A study of the medium of comics, with an emphasis on composition and production. Focus will be on the process of producing and analyzing finished comics work.


Athena Title

Comics Theory and Practice


Prerequisite

Two 2000-level ENGL courses or (one 2000-level ENGL course and one 3000-level ENGL course) or (one 2000-level ENGL course and one 2000-level CMLT course)


Semester Course Offered

Offered every year.


Grading System

A - F (Traditional)


Course Objectives

Students will develop a creatively-based understanding of comics as a medium, learning the process whereby comics are made and the various conventions, arts, and practices that make comics work. Students will engage in brief analyses of examples of the comics form, but their primary work will be to make comics themselves. Over the course of a given term, students will begin with the basics of visual design and cartooning, with an emphasis on legibility of meaning; drawing skill will not be at issue. Student creative projects, and student analysis of their own and each other’s work, will become more complex as the term progresses, leading to a capstone project submitted at the end of the term.
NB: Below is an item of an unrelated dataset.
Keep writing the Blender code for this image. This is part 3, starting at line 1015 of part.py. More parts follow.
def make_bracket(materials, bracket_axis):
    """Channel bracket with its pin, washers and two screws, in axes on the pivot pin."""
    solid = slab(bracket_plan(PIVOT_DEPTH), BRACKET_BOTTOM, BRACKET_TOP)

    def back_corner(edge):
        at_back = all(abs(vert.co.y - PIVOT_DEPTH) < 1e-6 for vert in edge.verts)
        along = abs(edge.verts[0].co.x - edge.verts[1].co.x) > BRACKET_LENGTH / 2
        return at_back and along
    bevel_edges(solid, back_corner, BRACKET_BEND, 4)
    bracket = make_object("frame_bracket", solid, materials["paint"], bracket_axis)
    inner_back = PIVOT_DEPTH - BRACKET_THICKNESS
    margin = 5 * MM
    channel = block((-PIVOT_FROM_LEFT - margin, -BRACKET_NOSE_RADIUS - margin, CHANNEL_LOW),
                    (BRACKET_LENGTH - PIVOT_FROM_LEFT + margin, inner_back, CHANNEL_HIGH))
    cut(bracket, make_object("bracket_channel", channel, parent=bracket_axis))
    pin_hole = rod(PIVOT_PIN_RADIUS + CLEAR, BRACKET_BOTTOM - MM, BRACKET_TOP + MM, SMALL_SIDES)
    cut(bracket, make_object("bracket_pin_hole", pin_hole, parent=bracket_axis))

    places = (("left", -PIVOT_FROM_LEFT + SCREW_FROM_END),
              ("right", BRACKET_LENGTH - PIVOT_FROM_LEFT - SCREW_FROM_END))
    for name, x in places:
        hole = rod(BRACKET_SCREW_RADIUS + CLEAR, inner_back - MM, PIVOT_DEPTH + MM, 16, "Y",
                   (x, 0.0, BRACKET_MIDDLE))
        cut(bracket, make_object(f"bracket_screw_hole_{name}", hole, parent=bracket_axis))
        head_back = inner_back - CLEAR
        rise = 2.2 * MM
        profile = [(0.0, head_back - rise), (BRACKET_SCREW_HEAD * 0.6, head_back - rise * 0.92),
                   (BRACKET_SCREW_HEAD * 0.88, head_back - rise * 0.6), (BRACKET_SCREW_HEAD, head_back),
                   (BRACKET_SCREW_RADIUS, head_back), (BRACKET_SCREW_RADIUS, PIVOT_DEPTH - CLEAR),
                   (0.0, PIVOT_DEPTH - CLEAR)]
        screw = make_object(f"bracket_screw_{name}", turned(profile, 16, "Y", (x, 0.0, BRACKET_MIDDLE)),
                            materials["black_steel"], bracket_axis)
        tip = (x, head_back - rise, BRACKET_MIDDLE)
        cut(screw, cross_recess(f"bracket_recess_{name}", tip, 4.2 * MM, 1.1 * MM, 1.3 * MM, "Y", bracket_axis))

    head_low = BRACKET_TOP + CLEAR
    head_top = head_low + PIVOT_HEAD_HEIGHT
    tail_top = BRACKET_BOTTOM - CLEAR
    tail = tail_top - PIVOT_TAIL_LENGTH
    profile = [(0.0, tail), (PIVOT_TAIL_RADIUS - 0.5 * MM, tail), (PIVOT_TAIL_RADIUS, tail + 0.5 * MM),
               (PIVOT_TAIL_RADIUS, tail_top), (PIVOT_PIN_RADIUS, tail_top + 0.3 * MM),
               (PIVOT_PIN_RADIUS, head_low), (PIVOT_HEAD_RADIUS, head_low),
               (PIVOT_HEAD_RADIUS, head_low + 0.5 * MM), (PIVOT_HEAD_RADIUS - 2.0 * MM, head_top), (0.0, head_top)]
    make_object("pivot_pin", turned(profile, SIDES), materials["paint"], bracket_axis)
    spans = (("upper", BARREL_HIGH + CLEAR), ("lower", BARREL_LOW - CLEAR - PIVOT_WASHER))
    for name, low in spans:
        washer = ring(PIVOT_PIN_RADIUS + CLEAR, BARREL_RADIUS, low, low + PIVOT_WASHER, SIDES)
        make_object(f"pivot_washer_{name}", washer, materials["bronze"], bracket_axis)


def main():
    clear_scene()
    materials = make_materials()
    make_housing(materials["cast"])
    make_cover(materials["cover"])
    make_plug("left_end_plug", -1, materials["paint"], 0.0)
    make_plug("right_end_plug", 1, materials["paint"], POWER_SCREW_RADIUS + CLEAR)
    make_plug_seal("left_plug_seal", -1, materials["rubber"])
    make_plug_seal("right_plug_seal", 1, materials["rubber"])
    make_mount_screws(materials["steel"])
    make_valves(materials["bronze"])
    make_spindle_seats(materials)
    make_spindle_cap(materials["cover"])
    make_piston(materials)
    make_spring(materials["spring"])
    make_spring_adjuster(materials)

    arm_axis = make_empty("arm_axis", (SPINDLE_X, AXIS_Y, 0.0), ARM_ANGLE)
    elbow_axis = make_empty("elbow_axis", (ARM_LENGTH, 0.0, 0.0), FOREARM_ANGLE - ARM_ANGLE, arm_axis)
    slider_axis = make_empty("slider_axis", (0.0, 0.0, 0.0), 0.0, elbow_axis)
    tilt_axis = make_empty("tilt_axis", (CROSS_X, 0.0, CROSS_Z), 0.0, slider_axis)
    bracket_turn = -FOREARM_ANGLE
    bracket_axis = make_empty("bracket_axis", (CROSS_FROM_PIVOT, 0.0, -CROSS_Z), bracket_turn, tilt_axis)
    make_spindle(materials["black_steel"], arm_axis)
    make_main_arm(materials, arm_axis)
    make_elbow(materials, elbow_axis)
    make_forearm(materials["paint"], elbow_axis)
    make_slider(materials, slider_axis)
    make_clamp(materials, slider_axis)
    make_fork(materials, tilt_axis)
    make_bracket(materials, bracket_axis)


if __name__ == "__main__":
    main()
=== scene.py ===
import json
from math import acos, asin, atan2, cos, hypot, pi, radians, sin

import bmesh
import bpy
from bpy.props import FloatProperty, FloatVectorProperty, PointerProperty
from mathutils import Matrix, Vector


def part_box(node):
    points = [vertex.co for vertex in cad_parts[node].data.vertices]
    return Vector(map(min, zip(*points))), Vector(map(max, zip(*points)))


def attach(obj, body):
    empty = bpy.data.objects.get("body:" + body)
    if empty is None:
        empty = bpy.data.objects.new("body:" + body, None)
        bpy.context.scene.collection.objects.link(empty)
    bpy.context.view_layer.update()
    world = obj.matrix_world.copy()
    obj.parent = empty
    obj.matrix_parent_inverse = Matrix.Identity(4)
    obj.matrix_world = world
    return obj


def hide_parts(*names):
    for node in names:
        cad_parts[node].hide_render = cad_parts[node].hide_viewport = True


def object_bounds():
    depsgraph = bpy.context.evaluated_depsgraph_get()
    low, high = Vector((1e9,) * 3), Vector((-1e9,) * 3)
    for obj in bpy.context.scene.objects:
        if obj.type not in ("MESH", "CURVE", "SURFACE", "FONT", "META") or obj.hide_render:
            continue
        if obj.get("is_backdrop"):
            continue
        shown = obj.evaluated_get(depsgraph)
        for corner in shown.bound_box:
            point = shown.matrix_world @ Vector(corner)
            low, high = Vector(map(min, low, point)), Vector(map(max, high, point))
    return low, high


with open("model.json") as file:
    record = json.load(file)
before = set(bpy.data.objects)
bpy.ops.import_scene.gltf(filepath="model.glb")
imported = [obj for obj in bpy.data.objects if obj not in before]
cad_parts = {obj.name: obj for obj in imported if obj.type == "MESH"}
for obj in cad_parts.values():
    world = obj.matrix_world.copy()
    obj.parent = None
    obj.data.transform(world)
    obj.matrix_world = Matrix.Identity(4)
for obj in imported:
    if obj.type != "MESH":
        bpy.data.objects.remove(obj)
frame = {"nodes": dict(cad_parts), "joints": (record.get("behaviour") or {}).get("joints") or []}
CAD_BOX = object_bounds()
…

The scripting, composition, and design work accomplished over the course of the term will be equivalent to twenty to twenty-five pages of traditional essay writing.


Topical Outline

The focus of students’ work may vary from one project or student to another, but major genres of focus will be autobiography and comedy. Specific formal issues to be addressed will include cartooning, word/image design, panel composition, page design, and narrative progression.